Другая Шишига, большелобая и большеглазая чертовка в мокрой меховой шапочке, какие раньше носили курсистки, прилетела с Екатерининского канала, с крутого мостика, где Софья Перовская некогда махнула платочком, чтобы бросили бомбу под карету Александра Второго.
Обе Шишиги присели рядом на краешки стульев с Конюшенной. Явилось нечто непонятное в охабне, в кивере и с ружьем, кажется, тот самый солдат, который повесился при Николае Первом. Из Академии художеств прилетело привидение в библейской хламиде. Наконец, на барку взошел известный призрак Инженерного замка. Отвевало ветром его прозрачные букли, торчал из заднего кармана кафтана прозрачный флажолет.
Все поклонились известному призраку. Солдат в кивере поднял ружье на караул, все прошептали:
— Здравия желаем, ваше величество.
— Здравствуйте, господа, — едва слышно ответил известный призрак. — Я созвал вас сюда, чтобы сообщить вам горестное известие. Вы видите сами, что свет погас и пришла тьма. Мы все суть не иное, как тени света, и когда нет его — не быть и нам. Посему прошу вас, господа, быть готовыми к безропотной кончине.
Тут известный призрак обвел темную столицу мановением прозрачной руки и сказал, что ныне обратилась сия держава в хладный ад, о котором Цезарь изрек:
Смола, Снег, Ночь.
Червь, Бич, Цепи.
Гной, Позор, Ужас.
И. Лукаш. Мерхенгейм
(Рождественский рассказ)
Есть такой город в Богемии.
А когда нет Мерхенгейма в Богемии, он в иных краях, дальше, он, может быть — у Железных Ворот, в синем сумраке Карпат.
Там ночные сторожа на перекрестках улиц трубят часы и поют гимны.
Там очень старые дома под черепицей, с перекладинами из дубовых балок у окон.
Там качаются на вывесках железные ключи, железные сапоги с загнутыми шпорами, и золоченый крендель сияет над булочной.
Там горбатый мост через реку, а за мостом зеленый выгон, где кричат мерхенгеймские гуси, а за мостом серая стена старой кирки и на ее шпиле железный петух. Петух вертится, кукурекует и бьет крыльями.
На городской площади, у гостиницы «Голубой олень» стоит карета на тяжелых колесах, с потертым кожаным кузовом.
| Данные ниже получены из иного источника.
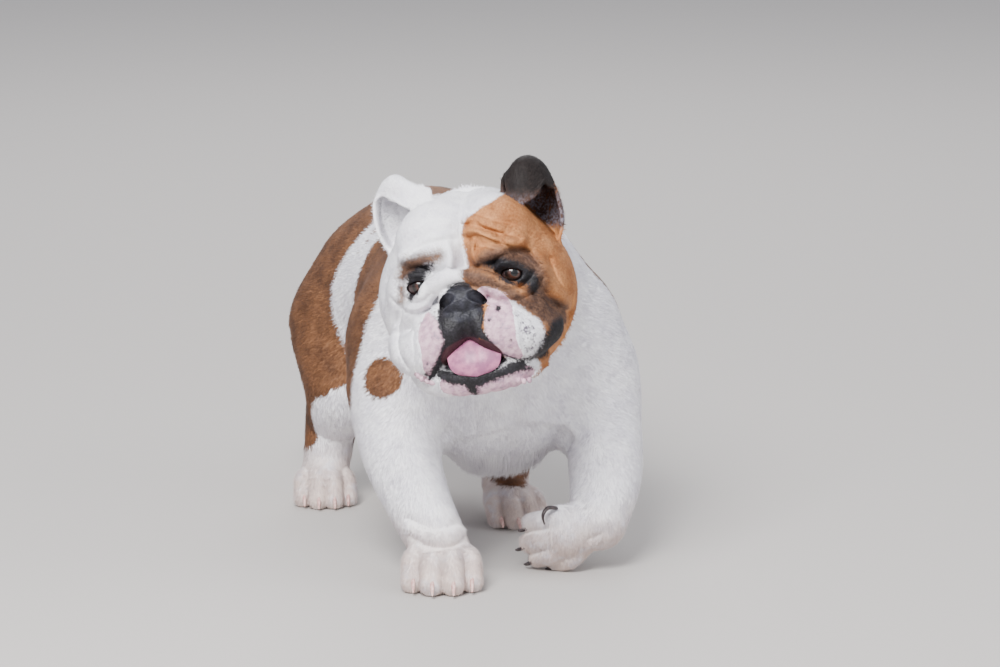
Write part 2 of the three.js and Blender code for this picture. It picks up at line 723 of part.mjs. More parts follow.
function makeEar(rows) {
  return solid(earLeather(rows)).subtract(solid(grown(headShell)));
}

const COAT_WHITE = { color: 0xe6e3e6, roughness: 0.85, metalness: 0 };
const COAT_TAN = { color: 0xa9713f, roughness: 0.85, metalness: 0 };
const EAR_DARK = { color: 0x4a3328, roughness: 0.8, metalness: 0 };
const NOSE_SKIN = { color: 0x1d1c22, roughness: 0.45, metalness: 0 };
const TONGUE_SKIN = { color: 0xc98a9c, roughness: 0.35, metalness: 0 };
const EYE_GLASS = { color: 0x2a1710, roughness: 0.05, metalness: 0 };

const model = new THREE.Group();

function place(name, whole, look) {
  const mesh = new THREE.Mesh(geometryOf(whole), new THREE.MeshStandardMaterial(look));
  mesh.name = name;
  model.add(mesh);
}

place('torso', makeTorso(), COAT_WHITE);
place('neck', makeNeck(), COAT_WHITE);
place('tail', makeTail(), COAT_TAN);
place('foreleg_right', makeLeg('foreleg_right', [PAWS[0]]), COAT_WHITE);
place('foreleg_left', makeLeg('foreleg_left', [PAWS[1]]), COAT_WHITE);
place('hindleg_left', makeLeg('hindleg_left', [PAWS[2]]), COAT_TAN);
place('hindleg_right', makeLeg('hindleg_right', [PAWS[3]]), COAT_TAN);
for (const paw of PAWS) {
  place(paw.name, makePaw(paw), COAT_WHITE);
}
place('head', makeHead(), COAT_WHITE);
place('ear_left', makeEar(LEFT_EAR), EAR_DARK);
place('ear_right', makeEar(RIGHT_EAR), COAT_WHITE);
place('nose', solid(noseShell), NOSE_SKIN);
place('tongue', solid(tongueShell), TONGUE_SKIN);
place('eye_left', solid(eyeBall(1, EYE_RADIUS)), EYE_GLASS);
place('eye_right', solid(eyeBall(-1, EYE_RADIUS)), EYE_GLASS);

// The origin is the middle of the footprint of the whole animal, on the floor.
const bounds = new THREE.Box3().setFromObject(model);
const middle = bounds.getCenter(new THREE.Vector3());
model.position.set(-middle.x, -middle.y, -bounds.min.z);

const bulldog = new THREE.Group();
bulldog.add(model);

export default bulldog;
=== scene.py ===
import math
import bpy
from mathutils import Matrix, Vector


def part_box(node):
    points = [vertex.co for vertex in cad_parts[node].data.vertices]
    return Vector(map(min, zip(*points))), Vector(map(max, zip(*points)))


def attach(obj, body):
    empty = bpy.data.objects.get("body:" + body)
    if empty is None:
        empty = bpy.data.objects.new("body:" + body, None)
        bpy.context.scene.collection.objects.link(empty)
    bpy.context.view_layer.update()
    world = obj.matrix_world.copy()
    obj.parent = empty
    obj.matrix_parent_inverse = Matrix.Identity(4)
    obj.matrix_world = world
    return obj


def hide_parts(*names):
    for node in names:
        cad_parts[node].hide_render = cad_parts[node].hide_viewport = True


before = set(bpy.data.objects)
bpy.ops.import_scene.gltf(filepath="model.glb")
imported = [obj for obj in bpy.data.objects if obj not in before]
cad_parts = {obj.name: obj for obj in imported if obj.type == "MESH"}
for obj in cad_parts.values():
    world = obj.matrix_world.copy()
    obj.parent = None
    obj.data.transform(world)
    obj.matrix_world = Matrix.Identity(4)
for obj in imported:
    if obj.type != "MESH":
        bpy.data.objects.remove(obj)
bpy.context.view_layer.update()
from concurrent.futures import ThreadPoolExecutor

import bpy
import numpy as np

# Camera: it stands about six metres off and one and a half metres up, a little to the dog's right, with
# a long lens. Points are worked out in millimetres on the walking dog's own grid, +X its left,
# -Y the way it walks, z = 0 the floor, and the left eyeball in the frame ties that grid to the model.
MM = 0.001
VIEW_SIDE = -18.0
VIEW_HEIGHT = 12.0
VIEW_DISTANCE = 5720.0
VIEW_TARGET = np.array((-47.5, -230.0, 271.0))
LENS = 200.0


def turn_matrix(yaw=0.0, pitch=0.0, roll=0.0):
    y, p, r = np.radians((yaw, pitch, roll))
    about_z = np.array(((np.cos(y), -np.sin(y), 0), (np.sin(y), np.cos(y), 0), (0, 0, 1)))
    about_x = np.array(((1, 0, 0), (0, np.cos(p), -np.sin(p)), (0, np.sin(p), np.cos(p))))
    about_y = np.array(((np.cos(r), 0, np.sin(r)), (0, 1, 0), (-np.sin(r), 0, np.cos(r))))
    return about_z @ about_x @ about_y


class Place:
    """A turned and shifted grid of its own, such as the head's."""

    def __init__(self, at=(0, 0, 0), yaw=0.0, pitch=0.0, roll=0.0, turn=None):
        self.at = np.array(at, float)
        self.turn = turn_matrix(yaw, pitch, roll) if turn is None else turn

    def inside(self, points):
        return (points - self.at) @ self.turn

    def out(self, points):
        return np.asarray(points, float) @ self.turn.T + self.at


HEAD = Place((-68, -213, 326), yaw=-25.5, pitch=-7.5, roll=-9.5)
EYE_MIDDLE = np.array((48.0, -74.0, 5.0))
left_eye_box = [np.array(corner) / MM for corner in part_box("eye_left")]
ROW_SHIFT = sum(left_eye_box) / 2 - HEAD.out(EYE_MIDDLE)


def metres(points):
    return (np.asarray(points, float) + ROW_SHIFT) * MM


side, height = math.radians(VIEW_SIDE), math.radians(VIEW_HEIGHT)
towards_camera = np.array((
    math.sin(side) * math.cos(height),
    -math.cos(side) * math.cos(height),
    math.sin(height),
))
camera = bpy.data.objects.new("camera", bpy.data.cameras.new("camera"))
bpy.context.scene.collection.objects.link(camera)
camera.location = metres(VIEW_TARGET + towards_camera * VIEW_DISTANCE)
camera.rotation_euler = (math.radians(90 - VIEW_HEIGHT), 0, side)
camera.data.lens = LENS
camera.data.sensor_width = 36
camera.data.clip_start, camera.data.clip_end = 0.5, 60
bpy.context.scene.camera = camera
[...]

Сидит на козлах возница в синей ливрее с серебряными пуговицами и в клеенчатом цилиндре, спят и кони, вернее, старые клячи, пришепетывая что-то во сне мягкими губами, заросшими жестким и седым мхом.
На горбатом мосту Мерхенгейма можете вы увидать такие фаэтоны и такие дилижансы, каких не встретить нигде, а ночные сторожа, трубящие часы и поющие гимны, носят, как вы, может быть, знаете, смешные, высокие кивера и берут с собой в караулы одно кремневое, заржавленное ружье, которое уже давно не стреляет.
Вы, может быть, знаете, что выбеленный верхний покой «Голубого оленя», под самым чердаком, — еще отражается там Распятие с пыльной веткой омелы в круглом зеркале над постелью, — занимает теперь барон Мюльгаузен, почтенный путешественник.
Смуглое и живое лицо барона, несколько удлиненное и в рябинах, можно видеть в окне гостиницы каждое утро. Барон с нечесаными буклями, в поношенном персиковом камзоле, едва ли не первым приветствует в Мерхенгейме солнце бодрым, немного похожим на ржание — иго-го-го.